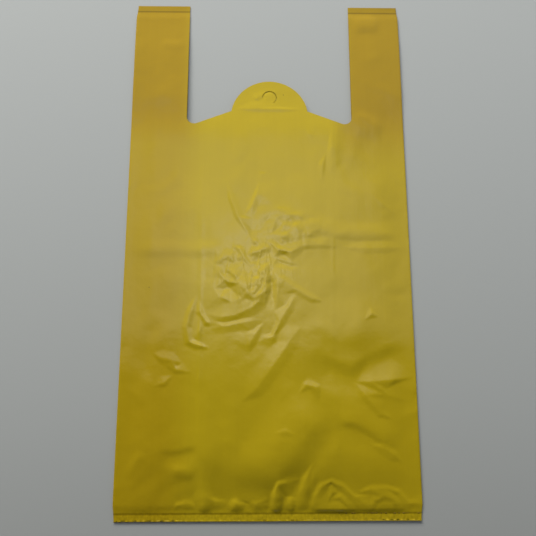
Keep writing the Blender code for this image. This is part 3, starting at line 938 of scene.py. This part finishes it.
# Settings that several nodes share
SMOOTH = {"interpolation_type": "SMOOTHSTEP"}
MULTIPLY = {"operation": "MULTIPLY"}
ABSOLUTE = {"operation": "ABSOLUTE"}
DISTANCE = {"operation": "DISTANCE"}


def add_node(tree, kind, settings=(), links=(), values=()):
    """Add a node: settings are its own attributes, values its inputs, links pairs of input and socket."""
    node = tree.nodes.new(kind)
    for name, value in dict(settings).items():
        setattr(node, name, value)
    for name, value in dict(values).items():
        node.inputs[name].default_value = value
    for name, source in dict(links).items():
        tree.links.new(source, node.inputs[name])
    return node


def plain_material(name, values):
    """A material that is the same all over, from the values on its shader."""
    material = bpy.data.materials.new(name)
    material.use_nodes = True
    shader = material.node_tree.nodes["Principled BSDF"]
    for socket, value in values.items():
        shader.inputs[socket].default_value = value
    return material


def folded_and_warm_cast_share(tree, axes, lay):
    """How far the deeper colour shows: most on the left, where it is partly the gusset's extra layers and
    partly a painted warm cast of light from the left, and in the handles, from their extra layers.
    """
    fold = lay.gusset_inner
    across = add_node(tree, "ShaderNodeMath", ABSOLUTE, {0: axes.outputs["X"]})
    # Left side only: partly the gusset's extra layers, partly a painted warm cast of light from the left
    left = add_node(tree, "ShaderNodeMapRange", SMOOTH, {"Value": axes.outputs["X"]},
                    {"From Min": -(fold - 6) * MM, "From Max": -(fold + 40) * MM, "To Max": 0.5})
    beside = add_node(tree, "ShaderNodeMapRange", SMOOTH, {"Value": across.outputs[0]},
                      {"From Min": (fold - 6) * MM, "From Max": (fold + 30) * MM})
    above = add_node(tree, "ShaderNodeMapRange", SMOOTH, {"Value": axes.outputs["Y"]},
                     {"From Min": lay.along(lay.mouth_low - 60), "From Max": lay.along(lay.mouth_low + 20),
                      "To Min": 0.1})
    handle = add_node(tree, "ShaderNodeMath", MULTIPLY, {0: beside.outputs[0], 1: above.outputs[0]})
    return add_node(tree, "ShaderNodeMath", {"operation": "MAXIMUM"},
                    {0: left.outputs[0], 1: handle.outputs[0]}).outputs[0]


def film_shades(tree, place, axes, streaks, lay):
    """What makes the film lighter or darker in places, each as a share of its colour."""
    shades = [add_node(tree, "ShaderNodeMapRange", links={"Value": streaks},
                       values={"To Min": 0.975, "To Max": 1.025})]
    # Clouds about 70 mm across, from the uneven wall of blown film
    clouds = add_node(tree, "ShaderNodeTexNoise", links={"Vector": place},
                      values={"Scale": 14.0, "Detail": 2.0})
    shades.append(add_node(tree, "ShaderNodeMapRange", links={"Value": clouds.outputs["Fac"]},
                           values={"To Min": 0.95, "To Max": 1.05}))
    # The heat of the welds darkened a line across each end
    for weld in (lay.bottom_weld, lay.top_weld):
        from_weld = add_node(tree, "ShaderNodeMath", {"operation": "SUBTRACT"}, {0: axes.outputs["Y"]},
                             {1: lay.along(weld)})
        away = add_node(tree, "ShaderNodeMath", ABSOLUTE, {0: from_weld.outputs[0]})
        shades.append(add_node(tree, "ShaderNodeMapRange", SMOOTH, {"Value": away.outputs[0]},
                               {"From Min": 0.4 * MM, "From Max": 1.4 * MM, "To Min": 0.62, "To Max": 1.0}))
    # Below the bottom weld, painted highlights and shade of the gathers that this heat drew into the film, as
    # upright strokes about 2 mm apart
    upright = add_node(tree, "ShaderNodeMapping", links={"Vector": place},
                       values={"Scale": (480.0, 260.0, 1.0)})
    gather_sheen_noise = add_node(tree, "ShaderNodeTexNoise", links={"Vector": upright.outputs[0]},
                       values={"Scale": 1.0, "Detail": 2.0})
    painted_gather_sheen = add_node(tree, "ShaderNodeMapRange", links={"Value": gather_sheen_noise.outputs["Fac"]},
                      values={"From Min": 0.3, "From Max": 0.7, "To Min": -0.22, "To Max": 0.06})
    at_skirt = add_node(tree, "ShaderNodeMapRange", SMOOTH, {"Value": axes.outputs["Y"]},
                        {"From Min": lay.along(lay.bottom_weld + 3.0),
                         "From Max": lay.along(lay.bottom_weld - 1.0)})
    # Painted highlights and shade of the gathers, only below the bottom weld
    shades.append(add_node(tree, "ShaderNodeMath", {"operation": "MULTIPLY_ADD"},
                           {0: painted_gather_sheen.outputs[0], 1: at_skirt.outputs[0]}, {2: 1.0}))
    flat = add_node(tree, "ShaderNodeVectorMath", MULTIPLY, {0: place}, {1: (1.0, 1.0, 0.0)})
    for x, y, radius in SPECKS:
        away = add_node(tree, "ShaderNodeVectorMath", DISTANCE, {0: flat.outputs[0]},
                        {1: (x * MM, lay.along(y), 0.0)})
        shades.append(add_node(tree, "ShaderNodeMapRange", SMOOTH, {"Value": away.outputs["Value"]},
                               {"From Min": 0.5 * radius * MM, "From Max": radius * MM,
                                "To Min": 0.25, "To Max": 1.0}))
    return [shade.outputs[0] for shade in shades]


def film_colour(tree, place, streaks, colours, lay):
    """The pigment's yellow, deeper where more layers lie over each other, and on the left also deepened by a
    painted warm cast of light.
    """
    axes = add_node(tree, "ShaderNodeSeparateXYZ", links={"Vector": place})
    yellow = add_node(tree, "ShaderNodeMix", {"data_type": "RGBA"},
                      {0: folded_and_warm_cast_share(tree, axes, lay)}, {6: colours.film, 7: colours.folded_and_warm_cast})
    first, *others = film_shades(tree, place, axes, streaks, lay)
    for shade in others:
        first = add_node(tree, "ShaderNodeMath", MULTIPLY, {0: first, 1: shade}).outputs[0]
    shaded = add_node(tree, "ShaderNodeHueSaturation", links={"Color": yellow.outputs[2], "Value": first})
    return shaded.outputs[0]


def crushed_ridges(tree, place, lay):
    """Thin straight ridges round facets about 8 by 24 mm, where the bag was crushed most."""
    fanned = add_node(tree, "ShaderNodeMapping", links={"Vector": place},
                      values={"Rotation": (0.0, 0.0, math.radians(-24)), "Scale": (120.0, 42.0, 60.0)})
    facets = add_node(tree, "ShaderNodeTexVoronoi", {"feature": "DISTANCE_TO_EDGE"},
                      {"Vector": fanned.outputs[0]}, {"Scale": 1.0})
    ridges = add_node(tree, "ShaderNodeMapRange", SMOOTH, {"Value": facets.outputs["Distance"]},
                      {"From Min": 0.0, "From Max": 0.2, "To Min": 1.0, "To Max": 0.0})
    x, y = CRUSHED_MIDDLE
    away = add_node(tree, "ShaderNodeVectorMath", DISTANCE, {0: place}, {1: (x * MM, lay.along(y), 0.0)})
    crushed = add_node(tree, "ShaderNodeMapRange", SMOOTH, {"Value": away.outputs["Value"]},
                       {"From Min": CRUSHED_CORE * MM, "From Max": CRUSHED_REACH * MM,
                        "To Min": 1.0, "To Max": 0.0})
    return add_node(tree, "ShaderNodeMath", MULTIPLY,
                    {0: ridges.outputs[0], 1: crushed.outputs[0]}).outputs[0]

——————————

◆ **TASK OBJECTIVE**
Beginning at the top of the data, extract each line through the line containing "return material" and return those lines exactly, with nothing added.

◆ **EXERCISE SOLUTION**
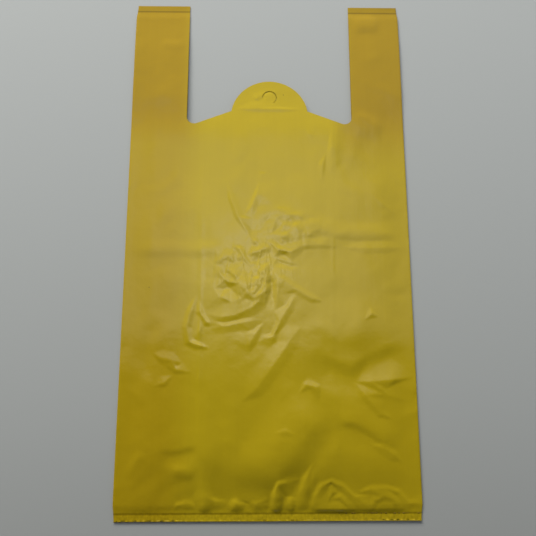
Keep writing the Blender code for this image. This is part 3, starting at line 938 of scene.py. This part finishes it.
# Settings that several nodes share
SMOOTH = {"interpolation_type": "SMOOTHSTEP"}
MULTIPLY = {"operation": "MULTIPLY"}
ABSOLUTE = {"operation": "ABSOLUTE"}
DISTANCE = {"operation": "DISTANCE"}


def add_node(tree, kind, settings=(), links=(), values=()):
    """Add a node: settings are its own attributes, values its inputs, links pairs of input and socket."""
    node = tree.nodes.new(kind)
    for name, value in dict(settings).items():
        setattr(node, name, value)
    for name, value in dict(values).items():
        node.inputs[name].default_value = value
    for name, source in dict(links).items():
        tree.links.new(source, node.inputs[name])
    return node


def plain_material(name, values):
    """A material that is the same all over, from the values on its shader."""
    material = bpy.data.materials.new(name)
    material.use_nodes = True
    shader = material.node_tree.nodes["Principled BSDF"]
    for socket, value in values.items():
        shader.inputs[socket].default_value = value
    return material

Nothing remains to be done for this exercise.